To evaluate the effects of specification choices on the accuracy of estimates in difference‐in‐differences () models.
Process‐of‐care quality data from Hospital Compare between 2003 and 2009.
We performed a Monte Carlo simulation experiment to estimate the effect of an imaginary policy on quality. The experiment was performed for three different scenarios in which the probability of treatment was (1) unrelated to pre‐intervention performance; (2) positively correlated with pre‐intervention levels of performance; and (3) positively correlated with pre‐intervention trends in performance. We estimated alternative models that varied with respect to the choice of data intervals, the comparison group, and the method of obtaining inference. We assessed estimator bias as the mean absolute deviation between estimated program effects and their true value. We evaluated the accuracy of inferences through statistical power and rates of false rejection of the null hypothesis.

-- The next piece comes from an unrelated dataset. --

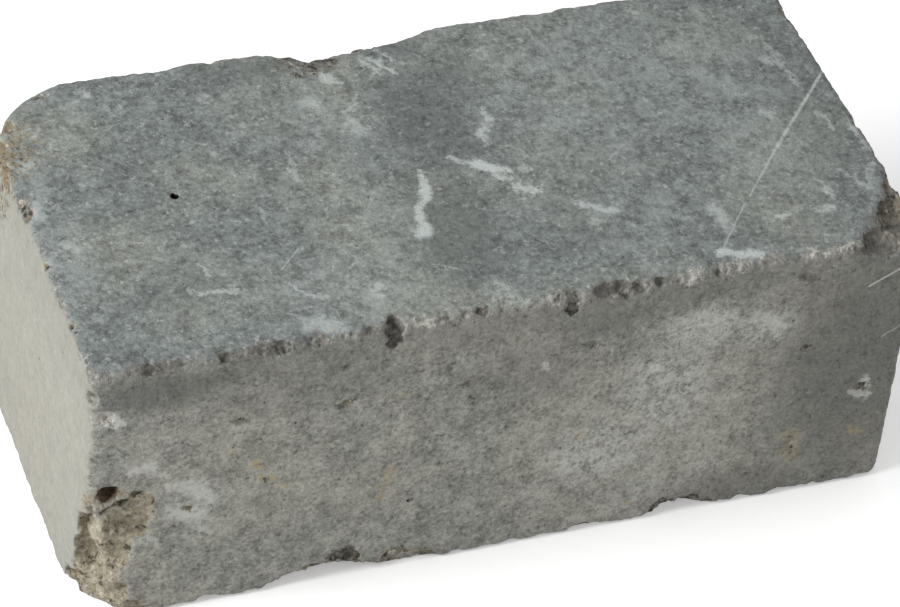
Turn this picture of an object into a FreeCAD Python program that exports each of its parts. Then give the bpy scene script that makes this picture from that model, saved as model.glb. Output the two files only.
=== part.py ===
"""Retaining wall block: one cast and tumbled concrete block for a low dry-laid wall.

The block is one solid. Its origin is at the middle of its base, with +X along its length,
+Y from its face to its back and +Z up. All sizes are in millimetres.
"""
import FreeCAD, Part
import Sketcher
import math
import os

NEAR = 0.001        # mm, how near an edge lies to a plane to count as on it
FRONT, BACK = -1, 1  # sides along Y
LEFT, RIGHT = -1, 1  # ends along X
BASE, TOP = 0, 1     # bed faces along Z

# ---------------------------------------------------------------- driving dimensions
SIZES = [
    ("block_length", 300.0, "end to end, along X"),
    ("block_depth", 150.0, "face to back, along Y"),
    ("block_height", 115.0, "base to top, along Z"),
    # upright corners, as tumbling wore them
    ("front_left_radius", 5.0, "upright corner"),
    ("front_right_radius", 6.0, "upright corner"),
    ("back_right_radius", 12.0, "upright corner"),
    ("back_left_radius", 36.0, "upright corner, the most worn of the four"),
    # edges round the two bed faces
    ("top_edge_radius", 3.0, "edge round the top"),
    ("base_edge_radius", 2.5, "edge round the base"),
    ("right_base_radius", 11.0, "edge where the right end meets the base"),
    # front left corner, broken off from the base up
    ("base_break_along_face", 18.0, "along X, at the base"),
    ("base_break_along_end", 20.0, "along Y, at the base"),
    ("base_break_rise", 70.0, "up the corner from the base"),
    # front right corner, broken off from the top down
    ("top_break_along_face", 30.0, "along X, at the top"),
    ("top_break_along_end", 36.0, "along Y, at the top"),
    ("top_break_drop", 9.0, "down the corner from the top"),
    # chips knocked out of the long edges
    ("back_chip_place", -15.0, "its middle along X"),
    ("back_chip_width", 74.0, "along the edge"),
    ("back_chip_reach", 8.0, "into the top and the back"),
    ("notch_place", -62.0, "its middle along X"),
    ("notch_width", 54.0, "along the edge"),
    ("notch_reach", 8.0, "into the face and the base"),
    ("small_chip_place", 71.0, "its middle along X"),
    ("small_chip_width", 24.0, "along the edge"),
    ("small_chip_reach", 6.5, "into the face and the base"),
    # a single air hole in the top
    ("air_hole_diameter", 3.2, "bore"),
    ("air_hole_drop", 8.0, "down from the top"),
    ("air_hole_from_left", 52.5, "its middle from the left end"),
    ("air_hole_from_front", 81.5, "its middle from the face"),
]

document = FreeCAD.newDocument("RetainingWallBlock")
sheet = document.addObject("Spreadsheet::Sheet", "Sizes")
for row, (name, value, meaning) in enumerate(SIZES, start=1):
    sheet.set(f"A{row}", name)
    sheet.set(f"B{row}", str(value))
    sheet.set(f"C{row}", meaning)
    sheet.setAlias(f"B{row}", name)
document.recompute()

block = document.addObject("PartDesign::Body", "wall_block")
block.Label = "wall_block"


# ---------------------------------------------------------------- helpers
def size(name):
    """A size from the sheet, as a plain number."""
    return float(sheet.get(name))


def sketch_on(role, name, height="0"):
    """A sketch on one of the block's own planes, lifted to a height given as an expression."""
    plane = next(plane for plane in block.Origin.OriginFeatures if plane.Role == role)
    sketch = block.newObject("Sketcher::SketchObject", name)
    sketch.AttachmentSupport = [(plane, "")]
    sketch.MapMode = "FlatFace"
    sketch.setExpression("AttachmentOffset.Base.z", height)
    return sketch


def bind(sketch, kind, *elements, to):
    """A dimension of a sketch, held to an expression on the size sheet."""
    number = sketch.addConstraint(Sketcher.Constraint(kind, *elements, 1.0))
    sketch.setExpression(f"Constraints[{number}]", to)


def bind_from_origin(sketch, kind, side, *point, to):
    """How far a point of a sketch lies from the origin, on its negative or positive side."""
    origin = (-1, 1)
    ends = origin + point if side > 0 else point + origin
    bind(sketch, kind, *ends, to=to)


def closed_outline(sketch, corners):
    """Lines from corner to corner, joined end to end, kept level or upright where they are so."""
    starts = [FreeCAD.Vector(x, y, 0) for x, y in corners]
    ends = starts[1:] + starts[:1]
    for index, (start, end) in enumerate(zip(starts, ends)):
        sketch.addGeometry(Part.LineSegment(start, end), False)
        if start.y == end.y:
            sketch.addConstraint(Sketcher.Constraint("Horizontal", index))
        if start.x == end.x:
            sketch.addConstraint(Sketcher.Constraint("Vertical", index))
    for index in range(len(starts)):
        following = (index + 1) % len(starts)
        sketch.addConstraint(Sketcher.Constraint("Coincident", index, 2, following, 1))


def edges_where(shape, **planes):
    """Names of the edges that lie wholly in every plane given, such as x=10 or z=0."""
    def lies_in(edge, axis, at):
        limits = edge.BoundBox
        ends = (getattr(limits, axis.upper() + "Min"), getattr(limits, axis.upper() + "Max"))
        return all(abs(end - at) < NEAR for end in ends)
    return [f"Edge{number}" for number, edge in enumerate(shape.Edges, start=1)
            if all(lies_in(edge, axis, at) for axis, at in planes.items())]


def round_edges(name, base, radius, **planes):
    """A fillet on the edges of a feature that lie in the planes given."""
    fillet = block.newObject("PartDesign::Fillet", name)
    fillet.Base = (base, edges_where(base.Shape, **planes))
    fillet.setExpression("Radius", "Sizes." + radius)
    document.recompute()
    return fillet


# ---------------------------------------------------------------- the cast block
half_length = size("block_length") / 2
half_depth = size("block_depth") / 2

plan = sketch_on("XY_Plane", "Plan")
closed_outline(plan, [(-half_length, -half_depth), (half_length, -half_depth),
                      (half_length, half_depth), (-half_length, half_depth)])
plan.addConstraint(Sketcher.Constraint("Symmetric", 0, 1, 2, 1, -1, 1))
bind(plan, "DistanceX", 0, 1, 0, 2, to="Sizes.block_length")
bind(plan, "DistanceY", 1, 1, 1, 2, to="Sizes.block_depth")

cast = block.newObject("PartDesign::Pad", "Cast")
cast.Profile = plan
cast.setExpression("Length", "Sizes.block_height")
document.recompute()

# ---------------------------------------------------------------- edges worn by tumbling
worn = cast
for corner, end, side in (("front_left", LEFT, FRONT), ("front_right", RIGHT, FRONT),
                          ("back_right", RIGHT, BACK), ("back_left", LEFT, BACK)):
    worn = round_edges(corner, worn, corner + "_radius", x=end * half_length, y=side * half_depth)
worn = round_edges("top_edge", worn, "top_edge_radius", z=size("block_height"))
worn = round_edges("base_edge", worn, "base_edge_radius", z=0)

# the right end rolls under to the base with a larger radius than the other base edges:
# what lies outside that arc is cut away from face to back
rolled = size("right_base_radius")
start = FreeCAD.Vector(half_length - rolled, 0, 0)
corner = FreeCAD.Vector(half_length, 0, 0)
end = FreeCAD.Vector(half_length, rolled, 0)
centre = FreeCAD.Vector(half_length - rolled, rolled, 0)
arc = Part.ArcOfCircle(Part.Circle(centre, FreeCAD.Vector(0, 0, 1), rolled), -math.pi / 2, 0)

under = sketch_on("XZ_Plane", "Under")
under.addGeometry([Part.LineSegment(start, corner), Part.LineSegment(corner, end), arc], False)
for rule in (("Horizontal", 0), ("Vertical", 1), ("PointOnObject", 0, 2, -1),
             ("Coincident", 0, 2, 1, 1), ("Coincident", 0, 1, 2, 1), ("Coincident", 1, 2, 2, 2),
             ("Vertical", 0, 1, 2, 3), ("Horizontal", 1, 2, 2, 3)):
    under.addConstraint(Sketcher.Constraint(*rule))
bind(under, "Radius", 2, to="Sizes.right_base_radius")
bind_from_origin(under, "DistanceX", RIGHT, 0, 2, to="Sizes.block_length / 2")

roll_under = block.newObject("PartDesign::Pocket", "RollUnder")
roll_under.Profile = under
roll_under.Type = "ThroughAll"
roll_under.SideType = "Symmetric"
document.recompute()


# ---------------------------------------------------------------- broken corners
def break_corner(name, end, bed, tip):
    """A flat break across a front corner, from a triangle on a bed face to a tip up or down it."""
    along_face = size(name + "_along_face")
    along_end = size(name + "_along_end")
    corner = (end * half_length, -half_depth)

    outline = sketch_on("XY_Plane", name + "_outline", bed)
    closed_outline(outline, [corner, (corner[0] - end * along_face, corner[1]),
                             (corner[0], corner[1] + along_end)])
    face_line = (0, 1, 0, 2) if end == LEFT else (0, 2, 0, 1)
    bind(outline, "DistanceX", *face_line, to=f"Sizes.{name}_along_face")
    bind(outline, "DistanceY", 2, 2, 2, 1, to=f"Sizes.{name}_along_end")
    bind_from_origin(outline, "DistanceX", end, 0, 1, to="Sizes.block_length / 2")
    bind_from_origin(outline, "DistanceY", FRONT, 0, 1, to="Sizes.block_depth / 2")

    point = sketch_on("XY_Plane", name + "_tip", tip)
    point.addGeometry(Part.Point(FreeCAD.Vector(*corner, 0)), False)
    bind_from_origin(point, "DistanceX", end, 0, 1, to="Sizes.block_length / 2")
    bind_from_origin(point, "DistanceY", FRONT, 0, 1, to="Sizes.block_depth / 2")

    cut = block.newObject("PartDesign::SubtractiveLoft", name)
    cut.Profile = outline
    cut.Sections = [point]
    cut.Ruled = True
    document.recompute()


break_corner("base_break", LEFT, "0", "Sizes.base_break_rise")
break_corner("top_break", RIGHT, "Sizes.block_height", "Sizes.block_height - Sizes.top_break_drop")


# ---------------------------------------------------------------- chipped edges
def chip_edge(name, side, bed):
    """A shell-shaped chip: a ball centred outside a long edge takes a shallow bite out of it.

    The ball passes through both ends of the chip on the edge, and reaches equally far into
    the two faces that meet there, which sets how far outside each face its centre lies.
    """
    width = f"Sizes.{name}_width"
    reach = f"Sizes.{name}_reach"
    outside = f"({width} ^ 2 / 4 - {reach} ^ 2) / (2 * {reach})"
    ball = block.newObject("PartDesign::SubtractiveSphere", name)
    ball.setExpression("Radius", f"sqrt(2 * ({outside}) ^ 2 + {width} ^ 2 / 4)")
    ball.setExpression("Placement.Base.x", f"Sizes.{name}_place")
    ball.setExpression("Placement.Base.y", f"{side} * (Sizes.block_depth / 2 + {outside})")
    above = f"Sizes.block_height + {outside}"
    ball.setExpression("Placement.Base.z", above if bed == TOP else f"-({outside})")
    document.recompute()


chip_edge("back_chip", BACK, TOP)
chip_edge("notch", FRONT, BASE)
chip_edge("small_chip", FRONT, BASE)

# ---------------------------------------------------------------- air hole in the top
hole_radius = size("air_hole_diameter") / 2
hole_middle = FreeCAD.Vector(size("air_hole_from_left") - half_length,
                             size("air_hole_from_front") - half_depth, 0)
mouth = sketch_on("XY_Plane", "Mouth", "Sizes.block_height")
mouth.addGeometry(Part.Circle(hole_middle, FreeCAD.Vector(0, 0, 1), hole_radius), False)
bind(mouth, "Diameter", 0, to="Sizes.air_hole_diameter")
bind(mouth, "DistanceX", 0, 3, -1, 1, to="Sizes.block_length / 2 - Sizes.air_hole_from_left")
bind(mouth, "DistanceY", -1, 1, 0, 3, to="Sizes.air_hole_from_front - Sizes.block_depth / 2")

air_hole = block.newObject("PartDesign::Pocket", "AirHole")
air_hole.Profile = mouth
air_hole.setExpression("Length", "Sizes.air_hole_drop")
document.recompute()

# ---------------------------------------------------------------- checks, then the file
solid = None
for feature in document.Objects:
    if {"Invalid", "Error"} & set(feature.State):
        raise RuntimeError(f"{feature.Label} could not be built")
    if feature.isDerivedFrom("PartDesign::Feature"):
        if solid and feature.Shape.Volume > solid.Volume - NEAR:
            raise RuntimeError(f"{feature.Label} takes nothing off the block")
        solid = feature.Shape

if block.Shape.isNull() or not block.Shape.isValid() or len(block.Shape.Solids) != 1:
    raise RuntimeError("the block is not one sound solid")

os.makedirs("parts", exist_ok=True)
block.Shape.exportStep(f"parts/{block.Label}.step")
limits = block.Shape.optimalBoundingBox(False)
print(f"{block.Label}: {limits.XLength:.1f} x {limits.YLength:.1f} x {limits.ZLength:.1f} mm,"
      f" {block.Shape.Volume / 1e6:.3f} litres")
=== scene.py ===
# %% [markdown]
# # A tumbled concrete wall block
# A small retaining wall is laid dry from blocks like this one. Stiff concrete is pressed in a
# steel mould, and the hardened block is then rolled in a drum with others, which rounds its
# edges and knocks chips out of them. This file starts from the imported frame, carves the worn
# block around it, and gives it a cast skin and a broken inside.

# %% Load the frame
import bpy
import bmesh
import math
import random
import numpy as np
from mathutils import Matrix, Vector


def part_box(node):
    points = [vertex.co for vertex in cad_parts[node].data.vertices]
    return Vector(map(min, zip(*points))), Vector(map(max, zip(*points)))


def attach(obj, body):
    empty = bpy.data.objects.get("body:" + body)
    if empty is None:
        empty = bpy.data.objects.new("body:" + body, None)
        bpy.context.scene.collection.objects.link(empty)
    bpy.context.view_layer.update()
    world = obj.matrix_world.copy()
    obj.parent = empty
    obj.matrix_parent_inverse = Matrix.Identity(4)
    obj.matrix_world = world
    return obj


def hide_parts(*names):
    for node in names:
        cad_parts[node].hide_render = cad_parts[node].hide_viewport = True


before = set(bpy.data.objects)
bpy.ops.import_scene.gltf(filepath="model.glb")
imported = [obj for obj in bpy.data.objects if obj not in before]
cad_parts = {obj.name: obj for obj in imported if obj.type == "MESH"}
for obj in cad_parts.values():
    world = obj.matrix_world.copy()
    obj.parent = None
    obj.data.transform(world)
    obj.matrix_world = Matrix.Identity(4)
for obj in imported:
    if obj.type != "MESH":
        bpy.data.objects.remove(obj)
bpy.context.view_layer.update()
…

Performance of alternative specifications varied dramatically when the probability of treatment was correlated with pre‐intervention levels or trends. In these cases, propensity score matching resulted in much more accurate point estimates. The use of permutation tests resulted in lower false rejection rates for the highly biased estimators, but the use of clustered standard errors resulted in slightly lower false rejection rates for the matching estimators.
When treatment and comparison groups differed on pre‐intervention levels or trends, our results supported specifications for models that include matching for more accurate point estimates and models using clustered standard errors or permutation tests for better inference. Based on our findings, we propose a checklist for analysis.